And all of this is just on the inside of the organizations. There is an embedded and powerful stigma attached to advocating for women or gender issues in external-facing national security policies. There is a spectrum of debate about policy—heated disagreement over the best strategy on Syria, how to deal with China and Russia, what to do about the global refugee crisis—and these arguments, within certain policy frameworks, are acceptable, even expected. But raising gender in policymaking, especially national security, is often a bridge too far. Such inquiries could unearth some uncomfortable questions: Who is invited to the table? Whose voices and opinions count? What does security mean and how might it be different for women and men? Opening a Pandora’s Box about gender and inclusion might lead the community to think about failures of policy, unintended consequences, and whether decision-making in Washington and many other parts of the world is really protecting the security of the people who need it most.
More than a few women in the national security field have said that they don’t want to be “that woman” in the organization—the one who always points to the women issues. Others have pointed out that demonstrating a commitment or expertise on gender in peace and security can be a “career killer.” It’s not surprising that women would not want to be the ones launching this conversation.
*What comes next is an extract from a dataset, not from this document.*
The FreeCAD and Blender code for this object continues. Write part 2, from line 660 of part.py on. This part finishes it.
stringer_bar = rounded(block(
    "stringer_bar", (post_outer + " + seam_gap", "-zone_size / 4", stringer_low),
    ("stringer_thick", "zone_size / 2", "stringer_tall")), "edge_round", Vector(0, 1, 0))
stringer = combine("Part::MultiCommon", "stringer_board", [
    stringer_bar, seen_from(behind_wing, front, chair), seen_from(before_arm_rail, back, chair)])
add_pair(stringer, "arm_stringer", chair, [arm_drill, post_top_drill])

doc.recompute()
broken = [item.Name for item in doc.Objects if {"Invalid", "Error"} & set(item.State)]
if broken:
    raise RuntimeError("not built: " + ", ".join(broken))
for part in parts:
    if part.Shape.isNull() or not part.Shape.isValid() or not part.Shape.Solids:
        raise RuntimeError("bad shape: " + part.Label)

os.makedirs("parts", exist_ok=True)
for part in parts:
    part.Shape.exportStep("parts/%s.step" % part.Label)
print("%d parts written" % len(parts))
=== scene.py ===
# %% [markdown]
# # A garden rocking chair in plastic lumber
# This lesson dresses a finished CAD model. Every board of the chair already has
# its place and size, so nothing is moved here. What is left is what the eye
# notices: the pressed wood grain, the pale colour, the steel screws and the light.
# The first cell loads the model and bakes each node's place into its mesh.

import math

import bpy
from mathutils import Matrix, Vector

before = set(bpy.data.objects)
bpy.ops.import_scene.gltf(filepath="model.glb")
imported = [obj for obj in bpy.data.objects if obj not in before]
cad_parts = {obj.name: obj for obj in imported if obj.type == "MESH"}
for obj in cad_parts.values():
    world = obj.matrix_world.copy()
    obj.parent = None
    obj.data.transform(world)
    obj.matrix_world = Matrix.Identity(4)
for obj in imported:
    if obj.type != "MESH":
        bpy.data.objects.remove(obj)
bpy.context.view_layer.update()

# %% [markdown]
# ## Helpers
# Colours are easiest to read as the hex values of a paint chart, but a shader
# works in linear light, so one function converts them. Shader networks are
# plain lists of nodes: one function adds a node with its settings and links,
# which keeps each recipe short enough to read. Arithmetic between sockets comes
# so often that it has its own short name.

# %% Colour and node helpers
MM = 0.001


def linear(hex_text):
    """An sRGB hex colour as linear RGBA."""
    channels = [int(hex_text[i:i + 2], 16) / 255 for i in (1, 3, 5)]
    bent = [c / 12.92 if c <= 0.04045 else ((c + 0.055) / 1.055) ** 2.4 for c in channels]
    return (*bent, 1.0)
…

And yet, this really should be the next frontier of women’s leadership—because cracking the glass ceiling is no longer enough. The need to start taking gender seriously is too urgent—just ask the women in many countries who are working tirelessly to protect some basic level of security and equality. Although women may not see themselves as “gender experts,” women can raise the call for more integration of different perspectives and voices. If they don’t, who else will? Men can be strong allies, even leading efforts for gender equality. But they are not women. Thus, men will usually remain on the sidelines until called to action by their female colleagues. It is far more powerful for women themselves to be the ones to draw attention to the status of women—within their own organizations and globally.
Here is something to ponder: What would national security look like—national security leaders, institutions and the resulting policies—if women and men in Washington actually took these issues seriously and approached them strategically? The possibilities are powerful. Women (and, yes, men too) rising through the ranks of our national security community can and should start to break the silence.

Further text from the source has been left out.